For me, and for everyone in New York City, and for the world, the day of September 11 stands out from the rest of the year.
And each year, I remember how back in 2001, just a month after the terrible events had occurred, I was doing research for my biography of Winston Churchill, Forty Ways to Look at Winston Churchill, and was reading some speeches Churchill gave during the early years of the war.
And I noticed that it was on September 11, 1940, that Churchill gave one of his most memorable broadcasts — about the “Blitz,” the brutal nightly bombing of London.
Churchill’s words seemed to have been written for our own circumstances.

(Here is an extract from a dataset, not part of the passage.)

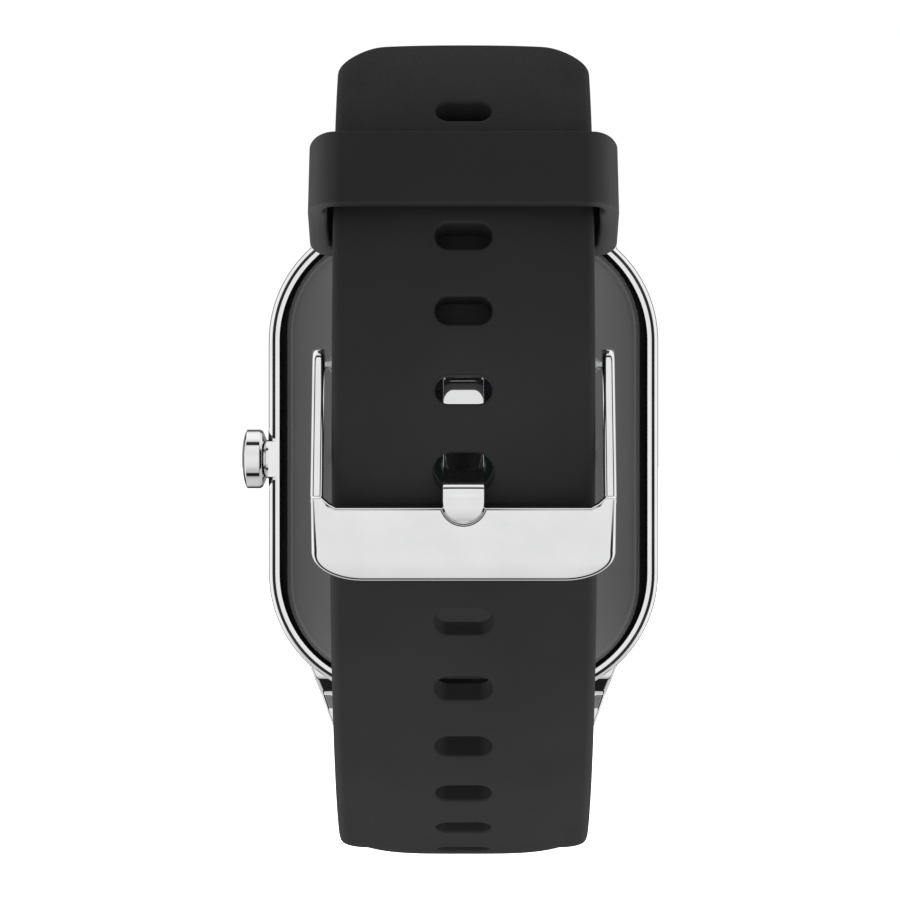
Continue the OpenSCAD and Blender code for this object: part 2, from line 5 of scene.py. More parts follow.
import bmesh
import bpy
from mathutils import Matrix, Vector


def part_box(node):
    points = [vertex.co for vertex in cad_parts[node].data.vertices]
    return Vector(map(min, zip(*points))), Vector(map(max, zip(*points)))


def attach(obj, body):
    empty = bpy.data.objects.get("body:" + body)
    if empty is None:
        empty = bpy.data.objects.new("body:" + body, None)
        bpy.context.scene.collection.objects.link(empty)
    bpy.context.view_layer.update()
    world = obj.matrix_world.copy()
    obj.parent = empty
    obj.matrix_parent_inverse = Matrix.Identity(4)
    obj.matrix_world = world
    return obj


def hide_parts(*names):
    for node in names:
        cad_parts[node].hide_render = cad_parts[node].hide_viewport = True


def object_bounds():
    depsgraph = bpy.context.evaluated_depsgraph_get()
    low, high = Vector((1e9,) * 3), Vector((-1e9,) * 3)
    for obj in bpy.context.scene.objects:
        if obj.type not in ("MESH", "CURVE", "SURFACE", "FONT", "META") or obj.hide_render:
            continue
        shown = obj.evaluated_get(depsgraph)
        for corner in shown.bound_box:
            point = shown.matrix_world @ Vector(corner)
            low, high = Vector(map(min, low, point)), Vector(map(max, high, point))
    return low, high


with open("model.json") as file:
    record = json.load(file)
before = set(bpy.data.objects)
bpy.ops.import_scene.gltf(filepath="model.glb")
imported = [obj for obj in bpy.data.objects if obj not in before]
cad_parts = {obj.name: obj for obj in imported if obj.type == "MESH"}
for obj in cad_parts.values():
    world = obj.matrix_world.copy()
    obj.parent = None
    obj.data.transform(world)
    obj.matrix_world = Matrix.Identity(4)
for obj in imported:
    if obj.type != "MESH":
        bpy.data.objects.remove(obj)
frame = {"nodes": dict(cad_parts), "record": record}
cad_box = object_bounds()
MM = 0.001

# ---------- Sizes in millimetres, from the frame's own boxes ----------


def mm_box(node):
    """Low and high corner of a node's box, in millimetres."""
    low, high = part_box(node)
    return low / MM, high / MM


CASE_LOW = mm_box("case_frame")[0]
STRAP_HIGH = mm_box("hole_strap")[1]
COVER_HIGH = mm_box("back_cover")[1]
BUCKLE_HIGH = mm_box("buckle_frame")[1]
KEEPER_HIGH = mm_box("keeper")[1]
GLASS_LOW, GLASS_HIGH = mm_box("display_glass")
WINDOW_LOW, WINDOW_HIGH = mm_box("sensor_window")
KNOB_LOW, KNOB_HIGH = mm_box("crown_knob")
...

These cruel, wanton, indiscriminate bombings of London are, of course, a part of Hitler’s invasion plans. He hopes, by killing large numbers of civilians, and women and children, that he will terrorise and cow the people of this mighty imperial city, and make them a burden and anxiety to the Government…Little does he know the spirit of the British nation, or the tough fibre of the Londoners…who have been bred to value freedom far above their lives. This wicked man, the repository and embodiment of many forms of soul-destroying hatreds, this monstrous product of former wrongs and shame, has now resolved to try to break our famous Island race by a process of indiscriminate slaughter and destruction. What he has done is to kindle a fire in British hearts, here and all over the world, which will glow long after all traces of the conflagration he has caused in London have been removed.
One of the most striking things about New York City in the period after the attack on the World Trade Center was that, despite the shock and devastation, there was a tremendous mood of morale, determination, and fellow feeling.
If you want to listen to Churchill give his broadcast, you can listen here. The section I quote above begins at 7:43.
For me, the anniversary of September 11 also reminds me to reflect on the values of the United States, and to challenge myself to live up to those values in my own life.